Passengers
Directed by: Morten Tyldum
Starring: Jennifer Lawrence, Chris Pratt, Michael Sheen
Rated: PG-13 for sexuality, nudity and action/peril
There are common tropes in movies that drive some viewers up a wall but don’t bother others in the slightest. Modern romantic comedies are stuffed with them, and don’t let its scifi premise fool you: “Passengers” is in the same general genre. If you don’t mind obsessive, unhealthy relationships and women who reward bad behavior in heroes, you’ll probably like it. If, on the other hand, love being used as an excuse for female characters abandoning their own lives and ambitions aggravates you, stay far away.
The setup for the film is pretty straightforward: the starship Avalon is on its 120-year trip from Earth to the colony planet Homestead II. Its 5000 passengers and 200-odd crew are in stasis, set to wake up a few months before the ship arrives at their new home. After something goes wrong, one of the passengers, Jim Preston (Chris Pratt) wakes up 30 years in.
There’s plenty of humor as he discovers his situation and tries to make the best of being the only person up and about on the ship. He finds an android bartender, Arthur (Michael Sheen), but the artificial intelligence is only intended to make small talk and serve drinks, not be a friend to an increasingly lonely person. Things get dark as Jim falls into a depression, but then he discovers Aurora Lane (Jennifer Lawrence), a beautiful journalist who’s also a passenger on the Avalon. Jim becomes obsessed with her, and it’s no surprise when he decides to sabotage her pod so that she wakes up as well – but of course he lies about that, and persuades Arthur to lie too.

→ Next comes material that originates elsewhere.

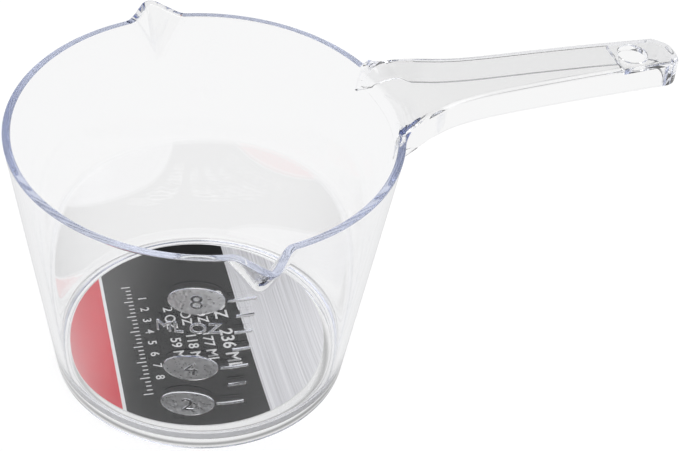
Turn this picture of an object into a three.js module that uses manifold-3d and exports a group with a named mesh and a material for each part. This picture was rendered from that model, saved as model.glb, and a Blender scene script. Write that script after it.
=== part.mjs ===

Jim and Aurora’s romance is pretty typical, and at times charming – if you can forget that he stole her life and sentenced her to live on the ship, alone, with him, for the rest of their lives. No Homestead II, no continuation of her work as a journalist, nothing for her but the Avalon and Jim. The film seems, for a bit, to take his action seriously, but we can’t have a big Hollywood ending if she doesn’t forgive him and decide they’re meant to be together, so it’s eventually just dropped.
Visually, the film is amazing. There are some impressive special effects, and the design of the Avalon both inside and out is beautiful. The sequences when characters go on spacewalks are stunning. Pratt is a gifted comic actor, and the first act of the film, before Aurora, is very good.
But nothing can fix the problems at the heart of “Passengers.” It slaps a pat, saccharine ending onto the deeply problematic story, and does nothing to fix the numerous holes in both the plot and the worldbuilding. Numerous creative decisions were clearly made for convenience and as excuses for cool visuals rather than to serve the story. It’s not even solid on the science part of the science fiction.
It’s a shame to waste such good actors and an interesting premise, but that’s exactly what “Passengers” has done. It might be worth seeing if you can turn off your brain and just enjoy the ride, plot holes and moral problems and all, but anybody who likes their sci-fi flicks scientific and their romance stories healthy should stay away.